On 10/2/09, Pavel Ivanov <paiva...@gmail.com> wrote:
> > Does anybody know why just adding the begin/commit here improves
>  > performance? If I have to do a large number of selects like this in my
>  > application, should I always wrap it in a transaction?
>
>
> This looks like some overhead of your file system. When you don't put
>  begin/commit around selects then every select is a different read-only
>  transaction. So before each select SQLite takes read lock on database
>  and then after executing select SQLite releases the lock. If you put
>  begin/commit around all selects then SQLite will take read lock only
>  once at the beginning and release lock once at the end. So you have
>  just found how long will it take to acquire/release read lock on
>  database 50000 times.
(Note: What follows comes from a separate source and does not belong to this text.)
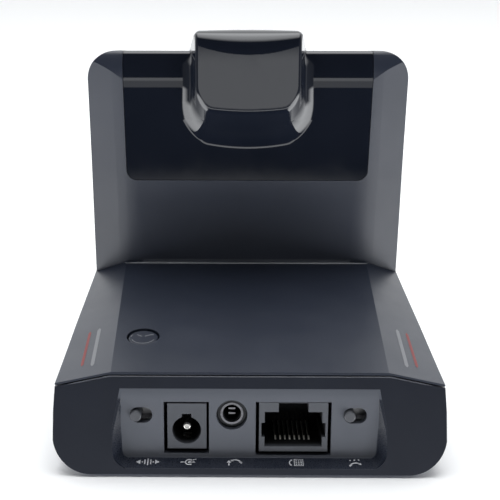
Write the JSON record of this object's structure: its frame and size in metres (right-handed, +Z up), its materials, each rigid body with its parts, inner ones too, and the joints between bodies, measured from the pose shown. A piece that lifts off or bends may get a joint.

So if your application indeed needs to do so
>  many selects and it needs to do it in minimum amount of time then
>  beginning transaction could be indeed a good solution. But be aware
>  that by doing this you're blocking any other instance of your
>  application which wants to write to database. It will not be able to
>  do it until you make commit in your read-only transaction. If it's
>  okay for you then why not.

Ahh, ok - that makes sense. Does this locking overhead not occur on
other platforms (I've only tried linux -- gentoo and ubuntu), or if
sqlite is built differently? It seems a bit disingenuous to claim
there will be no performance gain by putting selects in a transaction,
when sqlite clearly does less work with the transaction (in the form
of not getting the read lock multiple times).